Output all of the data below exactly as given.

====== Data provided ======

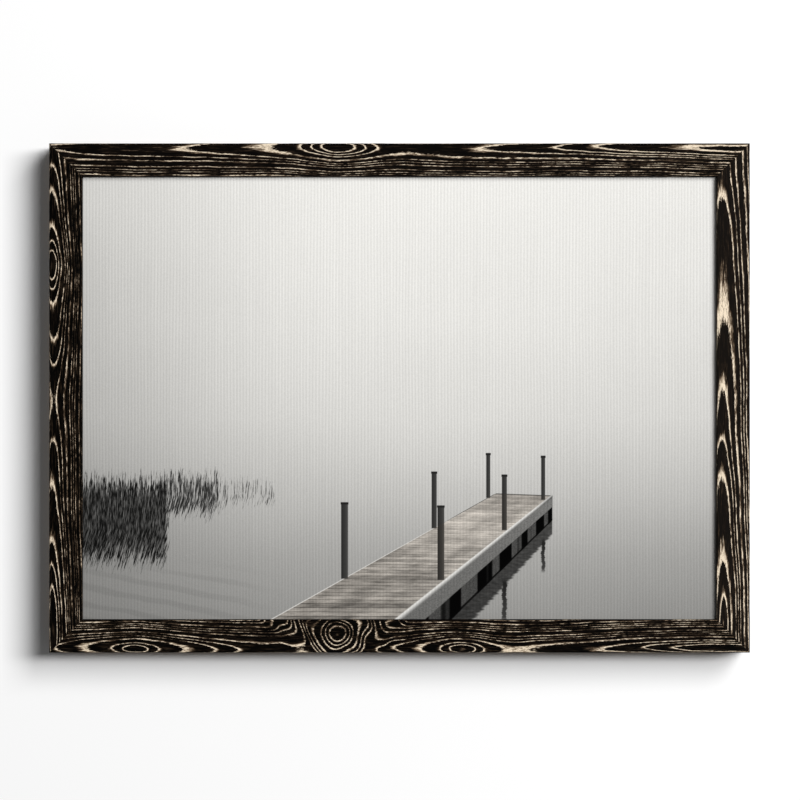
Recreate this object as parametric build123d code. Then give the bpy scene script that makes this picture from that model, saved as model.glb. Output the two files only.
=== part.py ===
"""Framed canvas print for a wall.

A printed canvas is stretched over four keyed stretcher bars, and sits in the rabbet of a mitred wood
frame. Turn buttons on the frame's back hold it in. Two ring hangers carry the picture, and two rubber
bumpers keep its lower edge off the wall.

Row frame, in millimetres: X to the right as seen from the front, Y towards the wall, Z up. The origin
is the middle of the picture in the wall plane, where the bumpers end.
"""

from build123d import *
import os
from math import asin, degrees, radians, sin

# ---- picture and moulding ----
sight_width = 610.0      # picture seen inside the frame
sight_height = 426.0
face_width = 32.0        # moulding seen from the front
frame_depth = 38.0
lip_thickness = 6.0      # wood in front of the canvas
rabbet_width = 6.5       # how far the lip overhangs the rabbet
outer_edge_round = 1.2
inner_edge_round = 0.9
back_edge_round = 0.8

# ---- stretched canvas ----
canvas_thickness = 0.45
canvas_clearance = 1.5   # rabbet wall to canvas, all round
canvas_edge_round = 1.6
canvas_fit = 0.05        # cloth to bar
back_step = 0.15         # canvas back to the frame's back plane
flap_width = 30.0        # cloth turned over the back of the bars
bar_width = 38.0
bead_width = 4.5         # part of a bar's front that touches the cloth
bead_relief = 3.2        # how far the rest of the front falls away
bar_inner_round = 1.5

# ---- keyed corner joint of the bars ----
tongue_reach = 26.0
tongue_thickness = 4.0
tongue_fit = 0.1
tongue_end_gap = 0.5
staple_leg_cover = 1.5   # wood between a staple's legs and the nearer joint layer
key_inserted = 24.0
key_exposed = 19.0
key_tip = 4.0
key_butt = 13.0
key_fit = 0.12
key_corner_chamfer = 1.2

# ---- staples ----
staple_crown = 10.0
staple_leg = 8.0
staple_wire_width = 1.2
staple_wire_thickness = 0.55
staple_inset = 18.0      # canvas edge to staple line
staple_spacing = 46.0
staple_corner_gap = 34.0

# ---- corner fasteners of the frame ----
vnail_wing = 7.0
vnail_thickness = 0.5
vnail_depth = 10.0
vnail_half_angle = 32.0
vnail_outer_gap = 9.5    # frame's outer edge to the first nail's point
vnail_rabbet_gap = 5.0   # second nail's wings to the rabbet wall

# ---- turn buttons ----
button_width = 12.0
button_reach = 22.0      # screw to the end of the rounded tip
button_thickness = 1.2
button_hole_clearance = 0.5
button_inset = 9.0       # screw to rabbet wall
button_lift = 0.05       # over the frame's back
button_pip_radius = 1.6
button_pip_height = 0.5
long_side_button_offset = 165.0   # from the middle of the top and bottom rails

# ---- ring hangers ----
wire_radius = 1.2
wire_clearance = 0.08
strap_thickness = 1.0
strap_width = 10.0
strap_fold_length = 8.0  # pivot to where both layers lie flat
strap_hole_clearance = 0.3
strap_head_gap = 2.1     # free strap round each screw head
ring_side_gap = 1.2      # strap to the start of the ring's bends
ring_side_height = 5.0
ring_corner_round = 3.0
ring_rest_gap = 0.1
hanger_drop = 118.0      # frame top to ring pivot

# ---- screws ----
screw_head_radius = 3.4
screw_head_height = 1.7
screw_shank_radius = 1.6
screw_length = 13.0
screw_head_round = 1.0
screw_tip_length = 3.0
screw_point_radius = 0.15
screw_recess_width = 0.8
screw_recess_length = 3.2
screw_recess_depth = 1.1
screw_head_play = 0.08

# ---- bumpers ----
bumper_radius = 6.0
bumper_height = 5.0
bumper_round = 1.2
bumper_inset = 13.0

cut_margin = 1.0         # how far a cut runs past the faces that it opens

# ---- worked out from the above ----
frame_width = sight_width + 2 * face_width
frame_height = sight_height + 2 * face_width
back_y = -bumper_height
front_y = back_y - frame_depth
lip_back_y = front_y + lip_thickness
rail_back_width = face_width - rabbet_width
canvas_inset = rail_back_width + canvas_clearance
canvas_back_y = back_y - back_step
cloth_room = canvas_thickness + canvas_fit
bar_inset = canvas_inset + cloth_room
bar_back_y = canvas_back_y - cloth_room
bar_front_y = lip_back_y + cloth_room
bar_inner = bar_inset + bar_width
bar_edge_round = canvas_edge_round - cloth_room
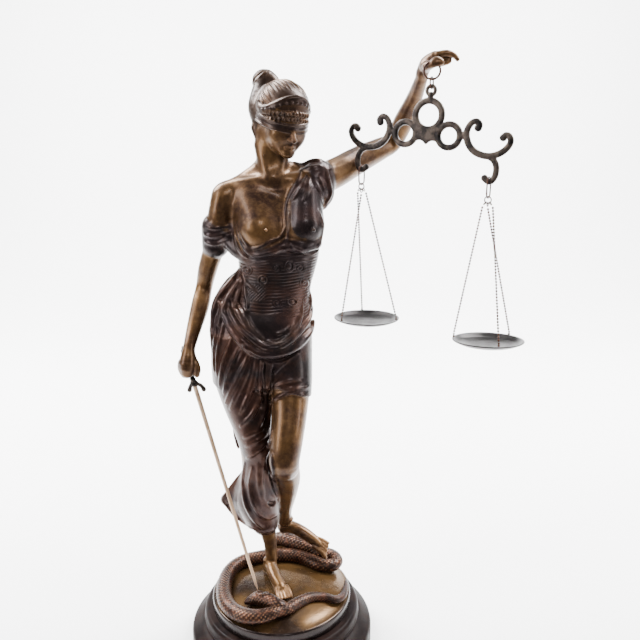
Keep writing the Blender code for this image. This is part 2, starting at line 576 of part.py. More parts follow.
def shape_folds(clay):
    """Folds laid on the cloth, each a drawn line of points on the front of the figure."""
    clay.settle()
    # Shoulder knot, straps and the cloth over the left breast
    for line, wide, high in (
        (((39, 790), (33, 769), (21, 749), (14, 725), (15, 700)), 3.2, 2.6),
        (((47, 779), (39, 760), (28, 746), (21, 738)), 3.4, 2.6),
        (((50, 776), (47, 756), (40, 738)), 3.0, 2.2),
        (((55, 774), (64, 754), (71, 737)), 3.4, 2.8),
        (((62, 776), (72, 756), (75, 738)), 3.2, 2.6),
        (((74, 787), (78, 767), (81, 751), (74, 735)), 3.6, 3.0),
        (((26, 796), (39, 791), (53, 797), (68, 799)), 5.0, 4.0),
        (((36, 784), (50, 787), (68, 791)), 4.0, 3.0),
        (((61, 728), (69, 709), (66, 681), (59, 666)), 3.0, 2.2),
        (((16, 743), (19, 715), (18, 694), (16, 679), (20, 669)), 2.8, 2.4),
        # Swag under the right breast
        (((-60, 702), (-53, 682), (-43, 666), (-30, 660), (-12, 663), (5, 670),
          (14, 685)), 4.6, 4.2),
        (((-56, 700), (-48, 682), (-38, 670), (-26, 671), (-8, 681), (7, 687),
          (14, 703)), 3.2, 3.0),
        (((-63, 694), (-58, 673), (-49, 660), (-40, 654)), 3.4, 3.0),
        (((20, 678), (32, 670), (45, 661)), 3.2, 2.6),
        (((65, 669), (53, 661), (35, 658)), 3.0, 2.4),
        (((-57, 652), (-24, 648), (7, 655)), 3.0, 2.4),
        (((23, 655), (44, 652), (63, 657)), 3.0, 2.4),
        # Band of the sleeve round the right arm
        (((-106, 703), (-91, 700), (-66, 703)), 3.2, 2.6),
        (((-109, 691), (-92, 688), (-67, 696)), 3.4, 2.8),
        (((-108, 680), (-92, 676), (-69, 685)), 3.2, 2.6),
    ):
        clay.fold(line, wide, high, 2.0)
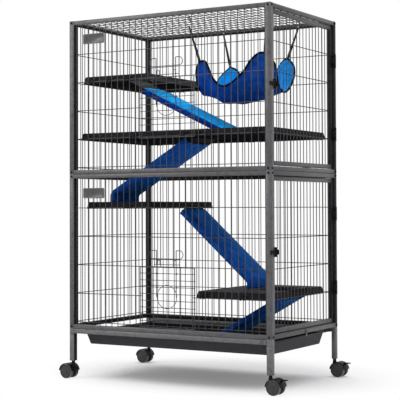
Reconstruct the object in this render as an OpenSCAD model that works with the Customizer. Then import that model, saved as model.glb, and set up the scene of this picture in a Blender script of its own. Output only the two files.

======

§ **Full output**:
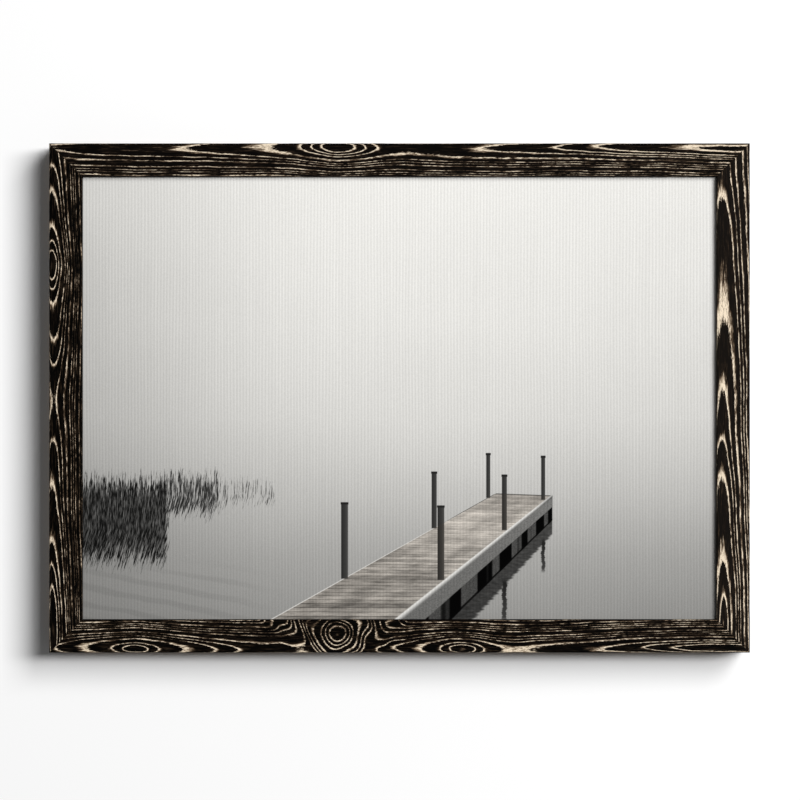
Recreate this object as parametric build123d code. Then give the bpy scene script that makes this picture from that model, saved as model.glb. Output the two files only.
=== part.py ===
"""Framed canvas print for a wall.

A printed canvas is stretched over four keyed stretcher bars, and sits in the rabbet of a mitred wood
frame. Turn buttons on the frame's back hold it in. Two ring hangers carry the picture, and two rubber
bumpers keep its lower edge off the wall.

Row frame, in millimetres: X to the right as seen from the front, Y towards the wall, Z up. The origin
is the middle of the picture in the wall plane, where the bumpers end.
"""

from build123d import *
import os
from math import asin, degrees, radians, sin

# ---- picture and moulding ----
sight_width = 610.0      # picture seen inside the frame
sight_height = 426.0
face_width = 32.0        # moulding seen from the front
frame_depth = 38.0
lip_thickness = 6.0      # wood in front of the canvas
rabbet_width = 6.5       # how far the lip overhangs the rabbet
outer_edge_round = 1.2
inner_edge_round = 0.9
back_edge_round = 0.8

# ---- stretched canvas ----
canvas_thickness = 0.45
canvas_clearance = 1.5   # rabbet wall to canvas, all round
canvas_edge_round = 1.6
canvas_fit = 0.05        # cloth to bar
back_step = 0.15         # canvas back to the frame's back plane
flap_width = 30.0        # cloth turned over the back of the bars
bar_width = 38.0
bead_width = 4.5         # part of a bar's front that touches the cloth
bead_relief = 3.2        # how far the rest of the front falls away
bar_inner_round = 1.5

# ---- keyed corner joint of the bars ----
tongue_reach = 26.0
tongue_thickness = 4.0
tongue_fit = 0.1
tongue_end_gap = 0.5
staple_leg_cover = 1.5   # wood between a staple's legs and the nearer joint layer
key_inserted = 24.0
key_exposed = 19.0
key_tip = 4.0
key_butt = 13.0
key_fit = 0.12
key_corner_chamfer = 1.2

# ---- staples ----
staple_crown = 10.0
staple_leg = 8.0
staple_wire_width = 1.2
staple_wire_thickness = 0.55
staple_inset = 18.0      # canvas edge to staple line
staple_spacing = 46.0
staple_corner_gap = 34.0

# ---- corner fasteners of the frame ----
vnail_wing = 7.0
vnail_thickness = 0.5
vnail_depth = 10.0
vnail_half_angle = 32.0
vnail_outer_gap = 9.5    # frame's outer edge to the first nail's point
vnail_rabbet_gap = 5.0   # second nail's wings to the rabbet wall

# ---- turn buttons ----
button_width = 12.0
button_reach = 22.0      # screw to the end of the rounded tip
button_thickness = 1.2
button_hole_clearance = 0.5
button_inset = 9.0       # screw to rabbet wall
button_lift = 0.05       # over the frame's back
button_pip_radius = 1.6
button_pip_height = 0.5
long_side_button_offset = 165.0   # from the middle of the top and bottom rails

# ---- ring hangers ----
wire_radius = 1.2
wire_clearance = 0.08
strap_thickness = 1.0
strap_width = 10.0
strap_fold_length = 8.0  # pivot to where both layers lie flat
strap_hole_clearance = 0.3
strap_head_gap = 2.1     # free strap round each screw head
ring_side_gap = 1.2      # strap to the start of the ring's bends
ring_side_height = 5.0
ring_corner_round = 3.0
ring_rest_gap = 0.1
hanger_drop = 118.0      # frame top to ring pivot

# ---- screws ----
screw_head_radius = 3.4
screw_head_height = 1.7
screw_shank_radius = 1.6
screw_length = 13.0
screw_head_round = 1.0
screw_tip_length = 3.0
screw_point_radius = 0.15
screw_recess_width = 0.8
screw_recess_length = 3.2
screw_recess_depth = 1.1
screw_head_play = 0.08

# ---- bumpers ----
bumper_radius = 6.0
bumper_height = 5.0
bumper_round = 1.2
bumper_inset = 13.0

cut_margin = 1.0         # how far a cut runs past the faces that it opens

# ---- worked out from the above ----
frame_width = sight_width + 2 * face_width
frame_height = sight_height + 2 * face_width
back_y = -bumper_height
front_y = back_y - frame_depth
lip_back_y = front_y + lip_thickness
rail_back_width = face_width - rabbet_width
canvas_inset = rail_back_width + canvas_clearance
canvas_back_y = back_y - back_step
cloth_room = canvas_thickness + canvas_fit
bar_inset = canvas_inset + cloth_room
bar_back_y = canvas_back_y - cloth_room
bar_front_y = lip_back_y + cloth_room
bar_inner = bar_inset + bar_width
bar_edge_round = canvas_edge_round - cloth_room
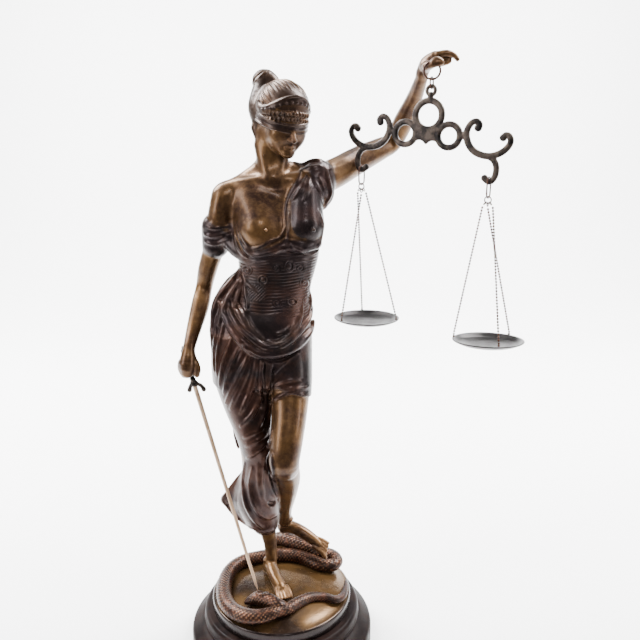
Keep writing the Blender code for this image. This is part 2, starting at line 576 of part.py. More parts follow.
def shape_folds(clay):
    """Folds laid on the cloth, each a drawn line of points on the front of the figure."""
    clay.settle()
    # Shoulder knot, straps and the cloth over the left breast
    for line, wide, high in (
        (((39, 790), (33, 769), (21, 749), (14, 725), (15, 700)), 3.2, 2.6),
        (((47, 779), (39, 760), (28, 746), (21, 738)), 3.4, 2.6),
        (((50, 776), (47, 756), (40, 738)), 3.0, 2.2),
        (((55, 774), (64, 754), (71, 737)), 3.4, 2.8),
        (((62, 776), (72, 756), (75, 738)), 3.2, 2.6),
        (((74, 787), (78, 767), (81, 751), (74, 735)), 3.6, 3.0),
        (((26, 796), (39, 791), (53, 797), (68, 799)), 5.0, 4.0),
        (((36, 784), (50, 787), (68, 791)), 4.0, 3.0),
        (((61, 728), (69, 709), (66, 681), (59, 666)), 3.0, 2.2),
        (((16, 743), (19, 715), (18, 694), (16, 679), (20, 669)), 2.8, 2.4),
        # Swag under the right breast
        (((-60, 702), (-53, 682), (-43, 666), (-30, 660), (-12, 663), (5, 670),
          (14, 685)), 4.6, 4.2),
        (((-56, 700), (-48, 682), (-38, 670), (-26, 671), (-8, 681), (7, 687),
          (14, 703)), 3.2, 3.0),
        (((-63, 694), (-58, 673), (-49, 660), (-40, 654)), 3.4, 3.0),
        (((20, 678), (32, 670), (45, 661)), 3.2, 2.6),
        (((65, 669), (53, 661), (35, 658)), 3.0, 2.4),
        (((-57, 652), (-24, 648), (7, 655)), 3.0, 2.4),
        (((23, 655), (44, 652), (63, 657)), 3.0, 2.4),
        # Band of the sleeve round the right arm
        (((-106, 703), (-91, 700), (-66, 703)), 3.2, 2.6),
        (((-109, 691), (-92, 688), (-67, 696)), 3.4, 2.8),
        (((-108, 680), (-92, 676), (-69, 685)), 3.2, 2.6),
    ):
        clay.fold(line, wide, high, 2.0)
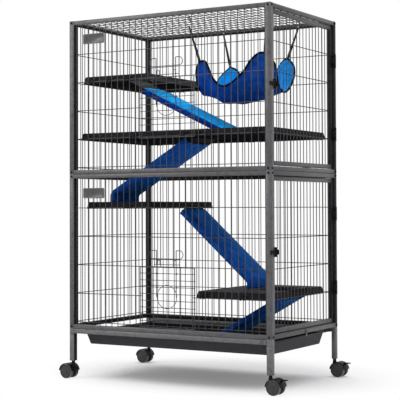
Reconstruct the object in this render as an OpenSCAD model that works with the Customizer. Then import that model, saved as model.glb, and set up the scene of this picture in a Blender script of its own. Output only the two files.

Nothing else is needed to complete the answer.